The UN Emergency Relief Coordinator, Mr Mark Lowcock, has said that in spite of improvements in the humanitarian situation the crisis in the Lake Chad region is not over.
He said that millions of people continue to remain dependent on life-saving assistance.
The top UN relief chief at the Berlin Conference on the Lake Chad Basin region on Monday, urged greater international support for the region to safeguard the progress achieved.
“There is still a big humanitarian crisis. It is not over despite the progress we have made,” Lowcock told a high-level humanitarian conference on the region.

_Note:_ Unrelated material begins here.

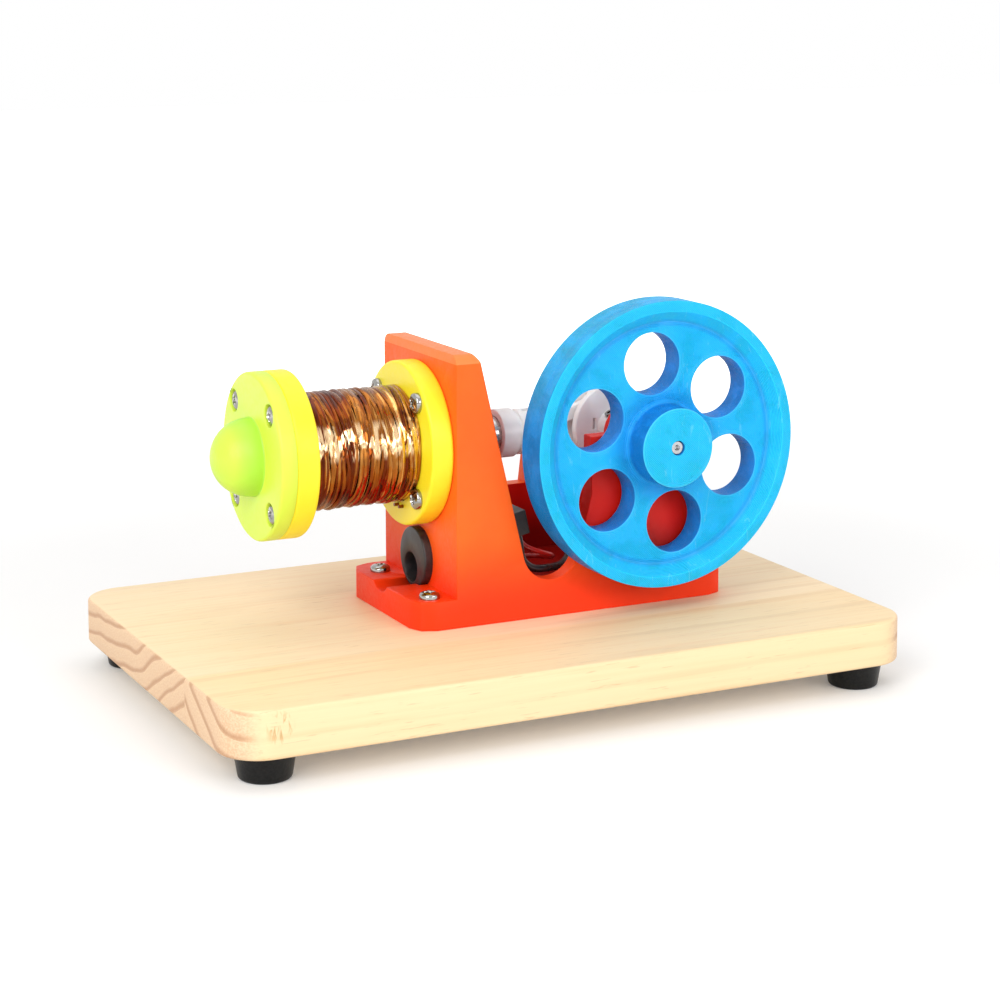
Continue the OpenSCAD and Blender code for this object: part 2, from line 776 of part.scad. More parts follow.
module flanged_bush(y, flange_y) {
    difference() {
        union() {
            bar_y(shaft_x, y, axis_z, boss_l, bush_r);
            bar_y(shaft_x, flange_y, axis_z, bush_flange_t, bush_r + 1.6);
        }
        bar_y(shaft_x, y - 2, axis_z, boss_l + 4, shaft_bore_r);
    }
}
module front_bush() {
    color("goldenrod") on_deck() flanged_bush(front_y, front_boss_end);
}
module rear_bush() {
    color("goldenrod") on_deck() flanged_bush(rear_boss_end, rear_boss_end - bush_flange_t);
}

module washer(y) {
    difference() {
        bar_y(shaft_x, y, axis_z, washer_t, bush_r + 1);
        bar_y(shaft_x, y - 1, axis_z, washer_t + 2, shaft_bore_r);
    }
}
module front_washer() {
    color("silver") on_deck() washer(front_y - washer_t - 0.15);
}
module rear_washer() {
    color("silver") on_deck() washer(rear_y + 0.15);
}

// Half of the flywheel's section: radius against distance from its rear face.
module wheel_section() {
    web = wheel_w - recess_d;
    recess_r = wheel_r - rim_w;
    fillet = 1.4;
    polygon(concat(
        [
            [shaft_bore_r, 0], [wheel_r - 0.6, 0], [wheel_r, 0.6], [wheel_r, wheel_w - 0.6],
            [wheel_r - 0.6, wheel_w], [recess_r, wheel_w], [recess_r - recess_d, web]
        ],
        arc(wheel_boss_r + fillet, web + fillet, fillet, 270, 180, 6),
        [
            [wheel_boss_r, wheel_w + wheel_boss_out - 0.4],
            [wheel_boss_r - 0.4, wheel_w + wheel_boss_out],
            [shaft_bore_r, wheel_w + wheel_boss_out]
        ]
    ));
}
module flywheel() {
    color("deepskyblue")
        on_deck()
            difference() {
                translate([shaft_x, wheel_rear_y, axis_z]) rotate([90, 0, 0]) rotate_extrude() wheel_section();
                for (i = [0:wheel_holes - 1])
                    let (a = wheel_hole_angle + 360 * i / wheel_holes)
                    bar_y(shaft_x + wheel_hole_pcr * cos(a), wheel_front_y - 1, axis_z + wheel_hole_pcr * sin(a),
                        wheel_w + 2, wheel_hole_r);
            }
}

module front_shaft() {
    color("lightgray")
        on_deck()
            bar_y(shaft_x, wheel_face_y + 0.6, axis_z, front_disc_y + disc_t - wheel_face_y - 0.6, shaft_r);
}

// A crank disc with a hub that reaches to the bush's flange.
module front_crank_disc() {
    color("whitesmoke")
        on_deck()
            difference() {
                union() {
                    bar_y(shaft_x, front_disc_y, axis_z, disc_t, disc_r);
                    bar_y(shaft_x, front_hub_y, axis_z, front_disc_y - front_hub_y, hub_r);
                }
                bar_y(shaft_x, front_hub_y - 1, axis_z, front_disc_y + disc_t - front_hub_y + 2, shaft_bore_r);
                translate([shaft_x - 6.3, front_disc_y - 1, axis_z - 0.6]) cube([0.9, 2.4, 3.2]);
                set_screw_place() cylinder(h = 10, r = set_screw_r + fit, $fn = hole_fn);
            }
}
front_hub_y = front_boss_end + bush_flange_t + gap;
rear_hub_end = rear_boss_end - bush_flange_t - gap;
set_screw_r = 1.4;
set_screw_angle = 120;

// The set screw points out of the hub, just in front of the disc.
module set_screw_place() {
    translate([shaft_x, front_disc_y - 2.6, axis_z]) rotate([0, 90 - set_screw_angle, 0]) children();
}
module disc_set_screw() {
    color("silver")
        on_deck()
            set_screw_place()
                difference() {
                    translate([0, 0, shaft_r + fit]) cylinder(h = hub_r - shaft_r + 0.4, r = set_screw_r);
                    translate([0, 0, hub_r - 0.6]) cylinder(h = 2, r = 0.7, $fn = 6);
                }
}

module rear_crank_disc() {
    color("whitesmoke")
        on_deck()
            difference() {
                union() {
                    bar_y(shaft_x, rear_disc_y, axis_z, disc_t, disc_r);
                    bar_y(shaft_x, rear_disc_y, axis_z, rear_hub_end - rear_disc_y, hub_r - 0.6);
                }
                bar_y(shaft_x, rear_disc_y - 1, axis_z, rear_hub_end - rear_disc_y + 2, shaft_bore_r);
                bar_y(magnet_x, rear_disc_y + 1, magnet_z, disc_t, magnet_r + fit, $fn = hole_fn);
            }
}
magnet_r = 1.5;
magnet_x = shaft_x + magnet_pcr * cos(crank_angle + 180);
magnet_z = axis_z + magnet_pcr * sin(crank_angle + 180);
module timing_magnet() {
    color("silver") on_deck() bar_y(magnet_x, rear_disc_y + 1, magnet_z, disc_t - 1, magnet_r);
}

collar_t = 4;
collar_y = rear_y + washer_t + 0.3;
module rear_shaft() {
    color("lightgray")
        on_deck() bar_y(shaft_x, rear_disc_y, axis_z, collar_y + collar_t + 0.5 - rear_disc_y, shaft_r);
}
module shaft_collar() {
    color("silver")
        on_deck()
            difference() {
                bar_y(shaft_x, collar_y, axis_z, collar_t, 4.2);
                bar_y(shaft_x, collar_y - 1, axis_z, collar_t + 2, shaft_bore_r);
            }
}

// ---- Plunger and connecting rod ----

module plunger() {
    color("silver")
        on_deck() bar_x(core_x, axis_y, axis_z, plunger_l, plunger_r);
}

module plunger_head() {
    color("white")
        on_deck()
            difference() {
                union() {
                    bar_x(head_x, axis_y, axis_z, head_l, head_r);
                    bar_x(groove_x, axis_y, axis_z, groove_w, fork_r - 0.7);
                    bar_x(fork_x, axis_y, axis_z, fork_end_x - fork_x, fork_r);
                }
                bar_x(head_x - 1, axis_y, axis_z, head_socket + 1, plunger_r);
                translate([slot_x, rod_front_y - gap, axis_z - fork_r - 1])
                    cube([fork_end_x - slot_x + 1, rod_t + 2 * gap, 2 * fork_r + 2]);
                bar_y(wrist_x, axis_y - fork_r - 1, axis_z, 2 * fork_r + 2, wrist_pin_r);
            }
}

module wrist_pin() {
    color("silver")
        on_deck() bar_y(wrist_x, axis_y - fork_r + 1, axis_z, 2 * fork_r - 2, wrist_pin_r);
}

module connecting_rod() {
    color("white")
        on_deck()
            difference() {
                union() {
                    bar_y(wrist_x, rod_front_y, axis_z, rod_t, rod_small_r);
                    bar_y(pin_x, rod_front_y, pin_z, rod_t, rod_big_r);
                    translate([wrist_x, rod_front_y, axis_z])
                        rotate([0, -rod_drop, 0])
                            translate([wrist_pin_r + 0.6, (rod_t - rod_bar_t) / 2, -rod_bar_w / 2])
                                cube([rod_l - wrist_pin_r - crank_pin_r - 1.2, rod_bar_t, rod_bar_w]);
                }
                bar_y(wrist_x, rod_front_y - 1, axis_z, rod_t + 2, wrist_pin_r + fit);
                bar_y(pin_x, rod_front_y - 1, pin_z, rod_t + 2, crank_pin_r);
            }
}

module crank_pin() {
    color("silver")
        on_deck() bar_y(pin_x, rod_front_y - 0.1, pin_z, rod_t + 0.2, crank_pin_r);
}

base_board();
rubber_foot_front_left();
rubber_foot_front_right();
rubber_foot_rear_left();
rubber_foot_rear_right();
foot_screws();
frame();
frame_screws();
bobbin();
winding_core();
winding();
end_cap();
end_cap_screws();
bobbin_screws();
coil_lead_inner();
coil_lead_outer();
socket_bezel();
socket_body();
socket_pin();
socket_terminals();
red_lead();
ground_lead();
sensor_lead();
driver_module();
timing_sensor();
front_bush();
rear_bush();
front_washer();
rear_washer();
flywheel();
front_shaft();
front_crank_disc();
disc_set_screw();
rear_shaft();
rear_crank_disc();
timing_magnet();
shaft_collar();
plunger();
plunger_head();
wrist_pin();
connecting_rod();
crank_pin();
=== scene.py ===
"""The looks of the demonstration electric motor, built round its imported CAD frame."""

import json
import math
import random

import bmesh
import bpy
from mathutils import Matrix, Vector, noise


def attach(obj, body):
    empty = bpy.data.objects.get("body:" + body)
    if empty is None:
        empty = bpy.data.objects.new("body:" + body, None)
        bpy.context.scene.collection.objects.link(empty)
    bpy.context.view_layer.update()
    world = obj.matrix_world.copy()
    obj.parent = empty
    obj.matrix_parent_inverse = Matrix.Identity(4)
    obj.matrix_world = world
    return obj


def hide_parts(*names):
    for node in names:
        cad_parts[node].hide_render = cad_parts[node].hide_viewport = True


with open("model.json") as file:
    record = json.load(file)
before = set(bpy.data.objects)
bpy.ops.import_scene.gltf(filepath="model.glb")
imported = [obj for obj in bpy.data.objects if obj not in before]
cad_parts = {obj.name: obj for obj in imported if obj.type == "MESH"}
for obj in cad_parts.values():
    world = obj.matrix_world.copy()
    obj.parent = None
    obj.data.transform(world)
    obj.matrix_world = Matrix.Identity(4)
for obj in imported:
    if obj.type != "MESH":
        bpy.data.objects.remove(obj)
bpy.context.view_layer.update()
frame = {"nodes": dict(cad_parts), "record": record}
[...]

In February, the meeting at a UN-backed conference in Oslo, Norway, donors pledged over $650 million towards emergency assistance programmes in 2017 and beyond.
According to him, these resources helped achieve a significant scale-up in the humanitarian response, reaching more than six million people with assistance, and averting a famine in Northeast Nigeria.
However, he said that humanitarian needs had continued to grow and so do the resources needed to respond.
Of the $1.58 billion required for 2018, only about $600 million or 38 per cent had been received as of July 25, he said.
“The appeal we had on the humanitarian response plan this year has been generously financed but not to the degree where any of us can be comfortable that we can meet the needs of the people we can reach, still less of those we are still trying to reach,” Lowcock said.